#40jours #10 | de la mémoire en mur

Dans les murs, il y a des trous, vestige de la construction où les poutres des échafaudages y étaient insérées pour les supporter.

Je passe chaque jour dans la rue R. Je le sais. C’est aussi l’un des trois noms de la ville. Par l’exemple la famille qui a le bar Royal au coin de la place, le père, la mère, les trois filles, le garçon, et d’autres cousins, à tour de rôle. L’autre jour le nouveau barbier, visage jamais vu ici, portait ce nom, si j’en crois le ticket de caisse. Je ne sais pas où elle est. Je dis comme les autres, la rue qui conduit à l’école, la rue qui remonte, le raccourci.

Il y des caves qui ont été murées, des ouvertures béantes dans les murs, sans porte, sans volet, sans fenêtre, sans lumière, qui ne sont que béance.
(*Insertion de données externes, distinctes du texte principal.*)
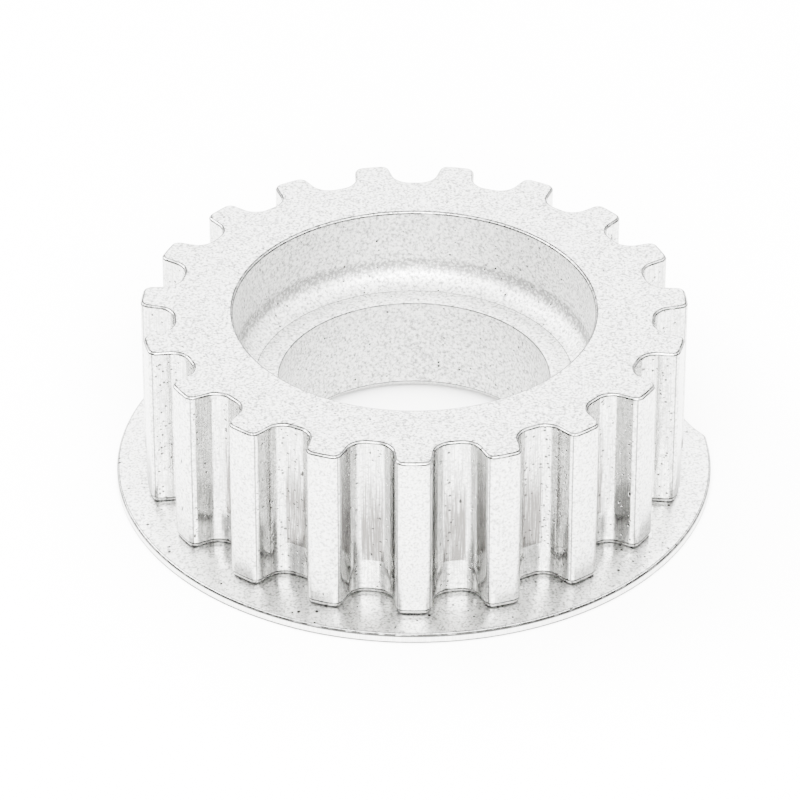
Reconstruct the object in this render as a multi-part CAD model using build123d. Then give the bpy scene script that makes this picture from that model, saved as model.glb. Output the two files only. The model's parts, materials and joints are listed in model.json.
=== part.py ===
from build123d import *
from math import atan2, cos, degrees, hypot, pi, radians, tan
import os

# A timing belt pulley with one guide flange, in millimetres.
# The bore's axis is Z, the flange's rim stands on z = 0, and the open face looks up along +Z.
# One tooth is centred on -Y.
# Two pieces: a sintered toothed hub, and a guide flange stamped from sheet, pressed on its spigot.

# Belt teeth
tooth_count = 19
belt_pitch = 9.525            # along the belt's pitch line
belt_line_offset = 0.686      # the pitch line runs this far outside the tooth tips
tooth_length = 18.3           # along the axis, from the guide flange to the open face
groove_depth = 3.46
groove_floor_width = 3.75     # between the two flank lines, before the root fillets
flank_angle = 17.2            # each flank from the groove's centre line, in degrees
root_fillet = 1.85
tip_round = 0.9
face_break = 0.2              # bevel around the teeth at the open face
foot_inset = 0.15             # steep bevel around the teeth at the guide flange
foot_rise = 0.45

# Hub
bore_radius = 14.0
bore_break = 1.0              # bevel at the bore's lower end
counterbore_radius = 18.55
counterbore_depth = 8.5
counterbore_break = 0.2       # bevel around its mouth
corner_width = 2.1            # curved corner between the counterbore's wall and its ledge
corner_radius = 2.6
keyway_width = 5.0
keyway_depth = 2.2            # beyond the bore's wall
keyway_angle = -90.0          # under the tooth on -Y
shoulder_width = 3.6          # the flange's seat, from the groove floors in to the spigot
stake_count = 6               # punch marks that lock the flange on the spigot
stake_radius = 0.9
stake_depth = 0.45
stake_inset = 1.3             # from the spigot's edge in to each mark's centre

# Guide flange
sheet = 1.05                  # thickness
flange_overhang = 2.8         # beyond the tooth tips
lip_inset = 1.1               # the lip starts to bend this far inside the tooth tips
lip_angle = 7.0               # down from flat, in degrees
bend_radius = 2.0             # inside the lip's bend
rim_roll = 0.25               # rounded upper edge that the punch leaves
press_clearance = 0.0         # the hole and the spigot touch
notch_angle = 17.4            # the rim's notch, from +X
notch_depth = 1.55
notch_radius = 10.4
notch_corner = 1.0

# Worked out from the sizes above
pitch_angle = 360.0 / tooth_count
tip_radius = tooth_count * belt_pitch / (2 * pi) - belt_line_offset
root_radius = tip_radius - groove_depth
spigot_radius = root_radius - shoulder_width
flange_radius = tip_radius + flange_overhang
lip_radius = tip_radius - lip_inset
lip_drop = (flange_radius - lip_radius) * tan(radians(lip_angle))
rim_height = sheet / cos(radians(lip_angle))
shoulder_z = lip_drop + rim_height
spigot_z = shoulder_z - sheet
top_z = shoulder_z + tooth_length
ledge_z = top_z - counterbore_depth
MARGIN = 1.0                  # how far a cutter runs past the faces that it cuts
STANDING = (Align.CENTER, Align.CENTER, Align.MIN)


def distance_out(point):
    """How far a point lies from the bore's axis."""
    return hypot(point.X, point.Y)


def groove_outline():
    """One belt groove along +X, with its flanks run on past the tooth tips."""
    half_floor = groove_floor_width / 2
    reach = groove_depth + MARGIN
    half_mouth = half_floor + reach * tan(radians(flank_angle))
    return make_face(Polyline(
        (root_radius, -half_floor),
        (root_radius, half_floor),
        (root_radius + reach, half_mouth),
        (root_radius + reach, -half_mouth),
        close=True,
    ))


def toothed_outline():
    """The hub's section through its teeth, with rounded tips and roots."""
    outline = Circle(tip_radius)
    for index in range(tooth_count):
        outline -= Rot(0, 0, -90 + (index + 0.5) * pitch_angle) * groove_outline()
    mid_flank = tip_radius - groove_depth / 2
    tips = [v for v in outline.vertices() if distance_out(v) > mid_flank]
    outline = fillet(tips, tip_round)
    near_floor = root_radius + groove_depth / 4
    roots = [v for v in outline.vertices() if distance_out(v) < near_floor]
    return fillet(roots, root_fillet)


def bore_section():
    """Half section of the space inside the hub: bore, ledge, curved corner and counterbore."""
    corner = min(corner_width, 0.6 * (counterbore_radius - bore_radius))
    curve = max(corner_radius, corner)
    sweep = degrees(atan2((curve ** 2 - (curve - corner) ** 2) ** 0.5, curve - corner))
    wall_end = ledge_z + curve * Vector(0, 1).rotate(Axis.Z, sweep - 90).Y
    low = spigot_z - MARGIN
    high = top_z + MARGIN
    sides = Polyline(
        (counterbore_radius - corner, ledge_z),
        (bore_radius, ledge_z),
        (bore_radius, spigot_z + bore_break),
        (bore_radius + bore_break + MARGIN, low),
        (0, low),
        (0, high),
        (counterbore_radius + counterbore_break + MARGIN, high),
        (counterbore_radius, top_z - counterbore_break),
        (counterbore_radius, wall_end),
    )
    centre = (counterbore_radius - curve, wall_end)
    curved_corner = CenterArc(centre, curve, 0, -sweep)
    return make_face(sides + curved_corner)


def keyway():
    """Cutter for the key's slot, from the spigot's end face up through the ledge."""
    height = ledge_z - spigot_z + 2 * MARGIN
    slot = Box(bore_radius + keyway_depth, keyway_width, height,
               align=(Align.MIN, Align.CENTER, Align.MIN))
    return Rot(0, 0, keyway_angle) * Pos(0, 0, spigot_z - MARGIN) * slot


def stake_marks():
    """Cutters for the conical punch marks around the spigot's end face."""
    mark = Pos(spigot_radius - stake_inset, 0, spigot_z)
    mark *= Cone(stake_radius, 0, stake_depth, align=STANDING)
    spacing = 360.0 / stake_count
    return [Rot(0, 0, keyway_angle + (n + 0.5) * spacing) * mark for n in range(stake_count)]


def toothed_hub():
    teeth = Pos(0, 0, shoulder_z) * extrude(toothed_outline(), tooth_length)
    hub = chamfer(teeth.faces().sort_by(Axis.Z)[-1].edges(), face_break)
    foot = hub.faces().sort_by(Axis.Z)[0]
    hub = chamfer(foot.edges(), foot_inset, foot_rise, reference=foot)
    hub += Pos(0, 0, spigot_z) * Cylinder(spigot_radius, sheet + MARGIN, align=STANDING)
    hub -= revolve(Plane.XZ * bore_section(), Axis.Z)
    hub -= keyway()
    hub -= stake_marks()
    return hub


def flange_section():
    """Half section of the sheet: flat on the hub's shoulder, its lip bent down and run on past the rim."""
    hole = spigot_radius + press_clearance
    under_lip = lip_radius - sheet * tan(radians(lip_angle / 2))
    overrun_drop = MARGIN * tan(radians(lip_angle))
    section = make_face(Polyline(
        (hole, shoulder_z),
        (lip_radius, shoulder_z),
        (flange_radius + MARGIN, rim_height - overrun_drop),
        (flange_radius + MARGIN, -overrun_drop),
        (under_lip, spigot_z),
        (hole, spigot_z),
        close=True,
    ))

    def corner_at(radius, height):
        return section.vertices().sort_by_distance((radius, height, 0))[0]

    section = fillet(corner_at(lip_radius, shoulder_z), bend_radius + sheet)
    return fillet(corner_at(under_lip, spigot_z), bend_radius)


def flange_blank():
    """The outline that the sheet is punched to: a disc with one shallow round notch."""
    notch_centre = flange_radius - notch_depth + notch_radius
    notch = Rot(0, 0, notch_angle) * Pos(notch_centre, 0) * Circle(notch_radius)
    blank = Circle(flange_radius) - notch
    notch_ends = blank.vertices().filter_by(lambda v: abs(v.Y) > MARGIN)
    return fillet(notch_ends, notch_corner)


def guide_flange():
    flange = revolve(Plane.XZ * flange_section(), Axis.Z)
    flange &= Pos(0, 0, -MARGIN) * extrude(flange_blank(), shoulder_z + 2 * MARGIN)
    rim_from = (lip_radius + flange_radius - notch_depth) / 2
    rim_edges = [
        edge for edge in flange.edges().filter_by(Axis.Z, reverse=True)
        if distance_out(edge @ 0.5) > rim_from and (edge @ 0.5).Z > rim_height / 2
    ]
    return fillet(rim_edges, rim_roll)


os.makedirs("parts", exist_ok=True)
export_step(toothed_hub(), "parts/toothed_hub.step")
export_step(guide_flange(), "parts/guide_flange.step")
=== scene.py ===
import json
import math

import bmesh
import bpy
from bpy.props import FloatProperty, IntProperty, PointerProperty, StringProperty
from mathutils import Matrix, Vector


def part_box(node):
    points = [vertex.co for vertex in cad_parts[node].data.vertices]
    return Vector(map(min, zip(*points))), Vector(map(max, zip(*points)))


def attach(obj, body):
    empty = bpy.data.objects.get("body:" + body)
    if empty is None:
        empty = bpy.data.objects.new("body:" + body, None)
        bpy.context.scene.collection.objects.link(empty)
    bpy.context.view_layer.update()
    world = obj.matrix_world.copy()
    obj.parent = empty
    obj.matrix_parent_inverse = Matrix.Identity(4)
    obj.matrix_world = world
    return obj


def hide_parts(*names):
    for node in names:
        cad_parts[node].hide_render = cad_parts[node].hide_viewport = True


bl_info = {
    "name": "Timing Belt Pulley",
    "version": (1, 0, 0),
    "blender": (4, 5, 0),
    "location": "3D Viewport > Sidebar > Pulley",
    "description": "Builds a flanged timing belt pulley around its CAD frame",
    "category": "Add Mesh",
}

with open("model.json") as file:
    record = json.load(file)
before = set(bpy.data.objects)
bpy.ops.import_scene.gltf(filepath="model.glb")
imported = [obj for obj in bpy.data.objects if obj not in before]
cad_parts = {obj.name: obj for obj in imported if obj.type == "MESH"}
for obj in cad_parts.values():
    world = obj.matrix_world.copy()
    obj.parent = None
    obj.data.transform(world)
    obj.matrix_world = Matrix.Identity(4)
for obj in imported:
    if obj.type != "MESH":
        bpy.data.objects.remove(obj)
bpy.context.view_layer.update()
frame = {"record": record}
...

Une seule fois je suis allé chez elle, de l’autre côté. Si souvent chez elle lorsqu’elle habitait la pente. La route je la connaissais, elle portait hors du village puis s’achevait en chemin. Et la maison, je la voyais depuis chez moi de l’autre côté de la vallée. Arrivant j’avais cherché où garer la voiture. Au ralenti l’espace perdait toute familiarité. J’ai passé le portail, descendu le chemin, rien n’avait a voir avec ce que j’avais imaginé, j’étais égaré. Il y avait deux pièces, oui, une table et autour nous avons bu le café, la chambre je l’ai entrevue, je ne peux revoir l’espace et si nous avons été debout, les pas, et la forme du silence. Tout s’est fini devant la fenêtre à regarder l’autre côté de la vallée et je ne sais plus si je me suis vu à la fenêtre, si je me regardais lorsque nous nous sommes frôlés.

Il y a des blocs de tuf rongées par le temps s’exprimant en pluie, canicule, gel. Ils se creusent, se donnent en sable.

J’étais avec l’enfant dans les ruelles en escalier. Il observait le chat de la Bibliothécaire sur la petite place. Elle était devant sa porte. Elle, était à sa fenêtre, de l’autre côté, au-dessus. Allez la voir, elle a aussi un chat (un chaton roux passe rapidement à ma gauche, comme j’écris ceci, derrière la porte vitrée). Nous avons monté les escaliers. La porte était ouverte. Elle était à l’intérieur. L’enfant est entré. Je suis resté sur le pas de la porte. J’ai regardé l’intérieur comme je la regardais à chaque fois que je la croisais/creusait dans la rue. Si je la convoque l’image est presque devant moi. Il y a une image devant moi, beaucoup de blanc, peut-être les murs réellement, des objets rares, âgés, faits à la main. Rien de général. Des caractéristiques. De sa vie, je ne sais rien. J’ai gardé son nom.

Il y des amas de pierre : le mur étroit devenu tas, mais on reconnait la forme arrondie, adoucie des blocs que l’herbe entreprend de recouvrir, la terre de boire.

Il y a tous ceux qui ont passé, des visages sans nom que je croisais chaque jour, puis oublié sans savoir si les noms des morts affichés sur les murs sont à eux. Il faudrait marcher, lentement, enfoncé dans le silence, regarder un mur, un tournant de rue, jusqu’à ce qu’ils reviennent assis, marchant lentement, que les voix soient là, à nouveau, que quelque chose de ces vies perdues trouve son souffle ici.